De plus, comme nous avions eu l’occasion de le révéler, à l’occasion de la publication d’une note sur le sujet au printemps dernier, les régimes de retraite des agents publics sont eux aussi couverts par une cotisation d’équilibre. Ces régimes ne présentent en apparence pas de déficit mais les cotisations employeurs très élevées (respectivement 74,3% pour les fonctionnaires d’Etat et 30,6% pour les fonctionnaires locaux et hospitaliers) financent au moins trois dépenses différentes : d’abord, la part des retraites à la charge de tout employeur au taux de droit commun, puis la part des dépenses de solidarité de ces régimes (avantages famille ou retraites précoces par exemple), qui ne sont pas couverts par des cotisations des assurés et que l’État finance aussi pour tous les autres régimes, et surtout les déficits de ces deux régimes.

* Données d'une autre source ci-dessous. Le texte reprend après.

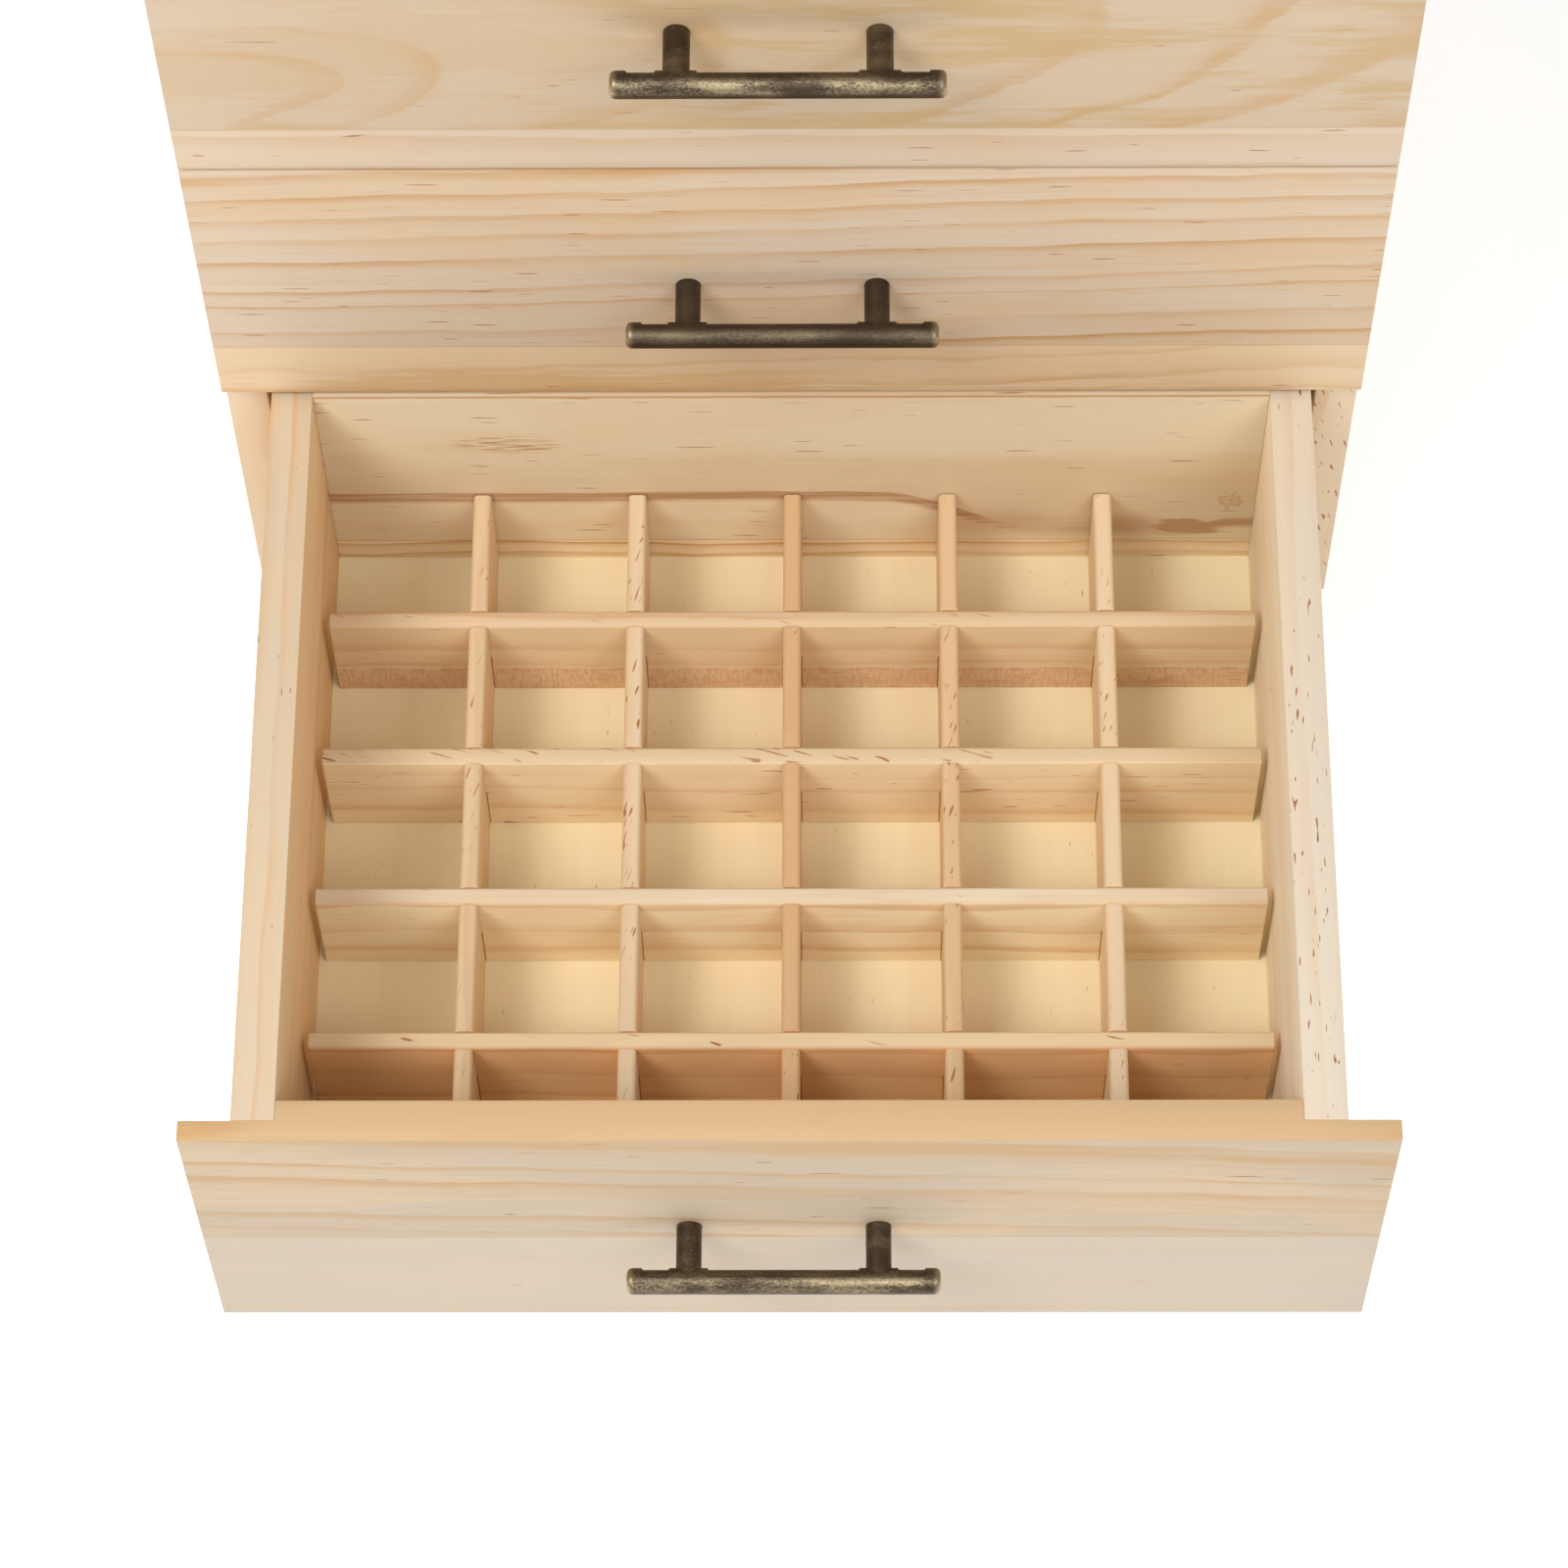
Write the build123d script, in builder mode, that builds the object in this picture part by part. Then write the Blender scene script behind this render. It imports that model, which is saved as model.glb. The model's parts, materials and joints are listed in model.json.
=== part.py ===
"""Essential oil storage box: a pine cabinet with three drawers full of small bottle cells.

Frame: +X to the right, +Y into the cabinet, +Z up, origin at the centre of the cabinet's
underside. The bottom drawer stands pulled out, the other two are closed.
"""
import os
from collections import namedtuple

from build123d import *

os.makedirs("parts", exist_ok=True)

# Cabinet, in millimetres
cabinet_width = 250.0
cabinet_depth = 200.0
board = 9.0
ply = 3.0
back_ply = 5.0
joint_depth = 3.0
back_rabbet = 4.0

# Gaps that let the drawers move
ground_gap = 0.5
front_gap = 1.0
lower_front_gap = 1.8
seat_gap = 0.4
side_gap = 1.8
slide_gap = 0.4

# Drawer fronts: one board whose outer part is left on as a lip
lip = 4.5
middle_front_height = 85.0
end_front_height = 94.0
face_bevel = 0.6

# Drawer boxes and their cells
box_length = 187.0
inner_depth = 70.0
groove_depth = 2.5
divider = 4.0
divider_height = 29.0
column_pitch = 35.1
row_pitch = 34.6
row_divider_length = 207.3
columns = 6
rows = 5
lap_play = 0.2
end_play = 0.4
divider_bevel = 0.5

# Cast bar handles and their screws
handle_shift = -1.4
hole_spacing = 40.0
bar_length = 66.0
bar_radius = 2.8
bar_reach = 12.6
cap_length = 3.2
cap_bevel = 0.9
hollow_step = 0.3
boss_width = 8.2
post_radius = 2.7
thread_depth = 7.0
screw_radius = 1.9
screw_hole_radius = 2.2
screw_head_radius = 3.8
screw_head_height = 2.4
bottom_handle_drop = 44.9

# Headless brads that hold the back panel
brad_radius = 0.9
brad_length = 18.0
brad_count = 3
brad_pitch = 90.0

# Places that follow from the sizes above
face = -cabinet_depth / 2
rear = cabinet_depth / 2
half_width = cabinet_width / 2
opening_half = half_width - board
carcass_front = face + lip + seat_gap
bottom_front_low = ground_gap
bottom_front_high = bottom_front_low + end_front_height
middle_front_low = bottom_front_high + lower_front_gap
middle_front_high = middle_front_low + middle_front_height
top_front_low = middle_front_high + front_gap
cabinet_height = top_front_low + end_front_height
lower_shelf_low = bottom_front_high + slide_gap
upper_shelf_low = middle_front_high + slide_gap
back_plane = rear - back_ply
box_half = opening_half - side_gap
inner_half = box_half - board

# The pulled-out drawer keeps a short length of its sides inside the cabinet
kept_inside = 3.9
pulled_out = box_length - (carcass_front - face) - kept_inside

Drawer = namedtuple("Drawer", "name face front_low front_high box_low box_high handle_height")
drawers = (
    Drawer("bottom", face - pulled_out, bottom_front_low, bottom_front_high,
           board + slide_gap, bottom_front_high, bottom_front_high - bottom_handle_drop),
    Drawer("middle", face, middle_front_low, middle_front_high,
           lower_shelf_low + ply + slide_gap, middle_front_high,
           (middle_front_low + middle_front_high) / 2),
    Drawer("top", face, top_front_low, cabinet_height,
           upper_shelf_low + ply + slide_gap, cabinet_height - board - slide_gap,
           (top_front_low + cabinet_height) / 2),
)


def save(piece, name):
    """Label a finished piece and write it to its own file."""
    piece.part.label = name
    export_step(piece.part, f"parts/{name}.step")


def front_view(y):
    """Plane of the front view at depth y: sketch X is world X, sketch Y is world Z."""
    return Plane(origin=(0, y, 0), x_dir=(1, 0, 0), z_dir=(0, -1, 0))


def rectangle(x_low, x_high, y_low, y_high, mode=Mode.ADD):
    """Rectangle between two corners of the sketch in hand."""
    with Locations(((x_low + x_high) / 2, (y_low + y_high) / 2)):
        Rectangle(x_high - x_low, y_high - y_low, mode=mode)


# Cabinet: two sides, top, bottom, two thin shelves and a let-in back
def cabinet_side(sign):
    """Side board with rabbets for top, bottom and back, and a groove for each shelf."""
    inner = opening_half * sign
    seat = (opening_half + joint_depth) * sign
    outer = half_width * sign
    with BuildPart() as side:
        with BuildSketch(front_view(rear)):
            rectangle(min(inner, outer), max(inner, outer), 0, cabinet_height)
            seats = (
                (0, board),
                (lower_shelf_low, lower_shelf_low + ply),
                (upper_shelf_low, upper_shelf_low + ply),
                (cabinet_height - board, cabinet_height),
            )
            for low, high in seats:
                rectangle(min(inner, seat), max(inner, seat), low, high, mode=Mode.SUBTRACT)
        extrude(amount=rear - carcass_front)
        let_in = (opening_half + back_rabbet) * sign
        with BuildSketch(Plane.XY):
            rectangle(min(inner, let_in), max(inner, let_in), back_plane, rear)
        extrude(amount=cabinet_height, mode=Mode.SUBTRACT)
    return side


def cabinet_panel(low, thickness):
    """Horizontal panel whose ends are let into the side boards."""
    panel_half = opening_half + joint_depth
    with BuildPart() as panel:
        with BuildSketch(Plane.XY.offset(low)):
            rectangle(-panel_half, panel_half, carcass_front, back_plane)
        extrude(amount=thickness)
    return panel


def brad_row(height, mode):
    """Row of brads, or of their holes, driven from the back into the edge of a panel."""
    with BuildSketch(front_view(rear - brad_length)) as ends:
        with Locations((0, height)):
            with GridLocations(brad_pitch, 0, brad_count, 1):
                Circle(brad_radius)
    extrude(ends.sketch, amount=-brad_length, mode=mode)


save(cabinet_side(-1), "cabinet_side_left")
save(cabinet_side(1), "cabinet_side_right")
save(cabinet_panel(lower_shelf_low, ply), "shelf_lower")
save(cabinet_panel(upper_shelf_low, ply), "shelf_upper")

brad_heights = (board / 2, cabinet_height - board / 2)
for name, low, brad_height in (
    ("cabinet_bottom", 0, brad_heights[0]),
    ("cabinet_top", cabinet_height - board, brad_heights[1]),
):
    with BuildPart() as panel:
        add(cabinet_panel(low, board).part)
        brad_row(brad_height, Mode.SUBTRACT)
    save(panel, name)

with BuildPart() as cabinet_back:
    back_half = opening_half + back_rabbet
    with BuildSketch(front_view(rear)):
        rectangle(-back_half, back_half, 0, cabinet_height)
    extrude(amount=back_ply)
    for height in brad_heights:
        brad_row(height, Mode.SUBTRACT)
save(cabinet_back, "cabinet_back")

with BuildPart() as back_brads:
    for height in brad_heights:
        brad_row(height, Mode.ADD)
save(back_brads, "back_brads")


# Drawers: a lipped front, two sides, a back, a thin base and a grid of lapped dividers
def drawer_front(drawer):
    """Front board: the lip covers the cabinet, the thicker middle fits between the sides."""
    with BuildPart() as front:
        with BuildSketch(front_view(drawer.face + lip)):
            rectangle(-half_width, half_width, drawer.front_low, drawer.front_high)
        extrude(amount=lip)
        chamfer(front.faces().sort_by(Axis.Y)[0].edges(), face_bevel)
        with BuildSketch(front_view(drawer.face + board)):
            rectangle(-inner_half, inner_half, drawer.box_low, drawer.box_high)
        extrude(amount=board - lip)
        groove_low = drawer.box_high - inner_depth - ply
        with BuildSketch(front_view(drawer.face + board)):
            rectangle(-inner_half, inner_half, groove_low, groove_low + ply)
        extrude(amount=groove_depth, mode=Mode.SUBTRACT)
        with Locations(front_view(drawer.face)):
            with Locations((handle_shift, drawer.handle_height)):
                with GridLocations(hole_spacing, 0, 2, 1):
                    Hole(screw_hole_radius)
    return front


def drawer_side(drawer, sign):
    """Side board, from the back of the lip to the rear of the drawer, with the base groove."""
    inner = inner_half * sign
    outer = box_half * sign
    seat = (inner_half + groove_depth) * sign
    groove_low = drawer.box_high - inner_depth - ply
    with BuildPart() as side:
        with BuildSketch(front_view(drawer.face + box_length)):
            rectangle(min(inner, outer), max(inner, outer), drawer.box_low, drawer.box_high)
            rectangle(min(inner, seat), max(inner, seat), groove_low, groove_low + ply,
                      mode=Mode.SUBTRACT)
        extrude(amount=box_length - lip)
    return side


def drawer_back(drawer):
    """Back board between the sides, with the base groove along its inner face."""
    inner_face = drawer.face + box_length - board
    groove_low = drawer.box_high - inner_depth - ply
    with BuildPart() as back:
        with BuildSketch(Plane.YZ.offset(-inner_half)):
            rectangle(inner_face, inner_face + board, drawer.box_low, drawer.box_high)
            rectangle(inner_face, inner_face + groove_depth, groove_low, groove_low + ply,
                      mode=Mode.SUBTRACT)
        extrude(amount=2 * inner_half)
    return back


def drawer_base(drawer):
    """Thin plywood base that sits in the grooves all round."""
    base_half = inner_half + groove_depth
    with BuildPart() as base:
        with BuildSketch(Plane.XY.offset(drawer.box_high - inner_depth - ply)):
            rectangle(-base_half, base_half, drawer.face + board - groove_depth,
                      drawer.face + box_length - board + groove_depth)
        extrude(amount=ply)
    return base


def row_divider(drawer, y):
    """Divider across the drawer, notched from below at each crossing."""
    floor = drawer.box_high - inner_depth
    with BuildPart() as strip:
        with BuildSketch(front_view(y)):
            rectangle(-row_divider_length / 2, row_divider_length / 2, floor,
                      floor + divider_height)
            with Locations((0, floor + divider_height / 4)):
                with GridLocations(column_pitch, 0, columns - 1, 1):
                    Rectangle(divider + lap_play, divider_height / 2 + lap_play,
                              mode=Mode.SUBTRACT)
        extrude(amount=divider / 2, both=True)
        for end in (0, -1):
            corners = strip.faces().sort_by(Axis.X)[end].edges().filter_by(Axis.Z)
            chamfer(corners, divider_bevel)
    return strip


def cross_divider(drawer, x):
    """Divider from front to back, notched from above at each crossing."""
    floor = drawer.box_high - inner_depth
    depth = box_length - 2 * board
    centre = drawer.face + box_length / 2
    with BuildPart() as strip:
        with BuildSketch(Plane.YZ.offset(x)):
            rectangle(centre - depth / 2 + end_play, centre + depth / 2 - end_play, floor,
                      floor + divider_height)
            with Locations((centre, floor + 3 * divider_height / 4)):
                with GridLocations(row_pitch, 0, rows - 1, 1):
                    Rectangle(divider + lap_play, divider_height / 2 + lap_play,
                              mode=Mode.SUBTRACT)
        extrude(amount=divider / 2, both=True)
    return strip


def handle(drawer):
    """Cast handle: a round bar with a hollowed back, on two round posts with screw holes."""
    bar_y = drawer.face - bar_reach
    z = drawer.handle_height
    with BuildPart() as casting:
        with BuildSketch(Plane(origin=(handle_shift, bar_y, z), x_dir=(1, 0, 0),
                               z_dir=(0, 0, 1))) as half_bar:
            with Locations((0, bar_radius / 2)):
                Rectangle(bar_length, bar_radius)
            chamfer(half_bar.vertices().group_by(Axis.Y)[-1], cap_bevel)
        revolve(axis=Axis((0, bar_y, z), (1, 0, 0)))
        boss_half = boss_width / 2
        post = hole_spacing / 2
        cap = bar_length / 2 - cap_length
        for start, end in ((-cap, -post - boss_half), (boss_half - post, post - boss_half),
                           (post + boss_half, cap)):
            with BuildSketch(Plane(origin=(handle_shift + start, bar_y, z), x_dir=(0, 1, 0),
                                   z_dir=(1, 0, 0))):
                Circle(bar_radius + hollow_step)
                Circle(bar_radius - hollow_step, mode=Mode.SUBTRACT)
                rectangle(-2 * bar_radius, 0, -2 * bar_radius, 2 * bar_radius,
                          mode=Mode.SUBTRACT)
            extrude(amount=end - start, mode=Mode.SUBTRACT)
        with BuildSketch(front_view(drawer.face)):
            with Locations((handle_shift, z)):
                with GridLocations(hole_spacing, 0, 2, 1):
                    Circle(post_radius)
        extrude(amount=bar_reach)
        with Locations(Plane(origin=(handle_shift, drawer.face, z), x_dir=(1, 0, 0),
                             z_dir=(0, 1, 0))):
            with GridLocations(hole_spacing, 0, 2, 1):
                Hole(screw_radius, depth=thread_depth)
    return casting


def handle_screws(drawer):
    """Two pan-head screws from inside the drawer into the posts of the handle."""
    head_plane = drawer.face + board
    with BuildPart() as pair:
        for side in (-1, 1):
            x = handle_shift + side * hole_spacing / 2
            with BuildSketch(Plane(origin=(x, 0, drawer.handle_height), x_dir=(1, 0, 0),
                                   z_dir=(0, 0, 1))):
                rectangle(0, screw_radius, drawer.face - thread_depth, head_plane)
                rectangle(0, screw_head_radius, head_plane, head_plane + screw_head_height)
            revolve(axis=Axis((x, 0, drawer.handle_height), (0, 1, 0)))
    return pair


for drawer in drawers:
    save(drawer_front(drawer), f"{drawer.name}_drawer_front")
    save(drawer_side(drawer, -1), f"{drawer.name}_drawer_side_left")
    save(drawer_side(drawer, 1), f"{drawer.name}_drawer_side_right")
    save(drawer_back(drawer), f"{drawer.name}_drawer_back")
    save(drawer_base(drawer), f"{drawer.name}_drawer_base")
    for row in range(rows - 1):
        y = drawer.face + box_length / 2 + (row - (rows - 2) / 2) * row_pitch
        save(row_divider(drawer, y), f"{drawer.name}_row_divider_{row + 1}")
    for column in range(columns - 1):
        x = (column - (columns - 2) / 2) * column_pitch
        save(cross_divider(drawer, x), f"{drawer.name}_cross_divider_{column + 1}")
    save(handle(drawer), f"{drawer.name}_handle")
    save(handle_screws(drawer), f"{drawer.name}_handle_screws")
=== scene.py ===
"""Essential oil storage box: three pine drawers of small cells, with cast bronze bar handles."""
import json
from math import radians

import bmesh
import bpy
from bpy.props import FloatProperty, FloatVectorProperty, PointerProperty
from mathutils import Matrix, Vector


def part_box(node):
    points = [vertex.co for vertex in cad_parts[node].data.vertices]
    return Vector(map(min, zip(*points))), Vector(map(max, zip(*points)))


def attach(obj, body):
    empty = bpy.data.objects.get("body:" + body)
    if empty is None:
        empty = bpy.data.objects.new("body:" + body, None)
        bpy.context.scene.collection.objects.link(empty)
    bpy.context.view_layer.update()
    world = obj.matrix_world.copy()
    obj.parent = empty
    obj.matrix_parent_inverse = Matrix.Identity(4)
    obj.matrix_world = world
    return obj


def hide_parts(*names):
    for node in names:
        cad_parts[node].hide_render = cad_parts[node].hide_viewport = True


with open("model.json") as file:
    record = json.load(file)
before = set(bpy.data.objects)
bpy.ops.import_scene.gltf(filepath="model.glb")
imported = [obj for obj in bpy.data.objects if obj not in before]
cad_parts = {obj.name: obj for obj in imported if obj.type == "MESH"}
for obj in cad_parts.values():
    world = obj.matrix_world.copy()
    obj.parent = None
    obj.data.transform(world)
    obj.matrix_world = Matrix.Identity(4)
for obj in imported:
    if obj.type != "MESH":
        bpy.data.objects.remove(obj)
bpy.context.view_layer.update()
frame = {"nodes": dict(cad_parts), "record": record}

bl_info = {
    "name": "Essential oil storage box",
    "version": (1, 0, 0),
    "blender": (4, 5, 0),
    "location": "3D View > Sidebar > Storage box",
    "description": "Builds the boards, dividers, handles and finishes of a small drawer cabinet",
    "category": "Add Mesh",
}

DRAWERS = ("bottom", "middle", "top")
ROWS = range(1, 5)
COLUMNS = range(1, 6)


# Sizes and colours that a user would change
def color_property(name, description, default):
    return FloatVectorProperty(name=name, description=description, default=default, size=3,
                               subtype="COLOR", min=0.0, max=1.0)


def number(name, description, default, unit="NONE", subtype="NONE"):
    return FloatProperty(name=name, description=description, default=default, unit=unit,
                         subtype=subtype)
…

La couverture nette des déficits de l’État et des autres collectivités publiques représente 30 Mds €.

On est loin donc de l’image flatteuse que voudraient nous faire croire certains, d’un système de retraite qui est à l’équilibre. Le Conseil d’orientation des retraites serait d’ailleurs bien inspiré de présenter une situation nette du système de retraite en présentant le détail des comptes de chaque régime ainsi que les transferts entre régimes. Le débat sur l’avenir de notre système de retraite gagnerait en clarté.

Et lorsque les commentateurs avancent qu’il n’y a pas urgence à réformer un système de retraite qui devrait, sous l’hypothèse d’une productivité retrouvée et d’un faible taux de chômage, reprendre le chemin de l’équilibre à moyen-long terme, ils oublient de mentionner un codicille qui a toute son importance : sous réserve d'une baisse relative des pensions à long terme. Une situation bien peu réjouissante.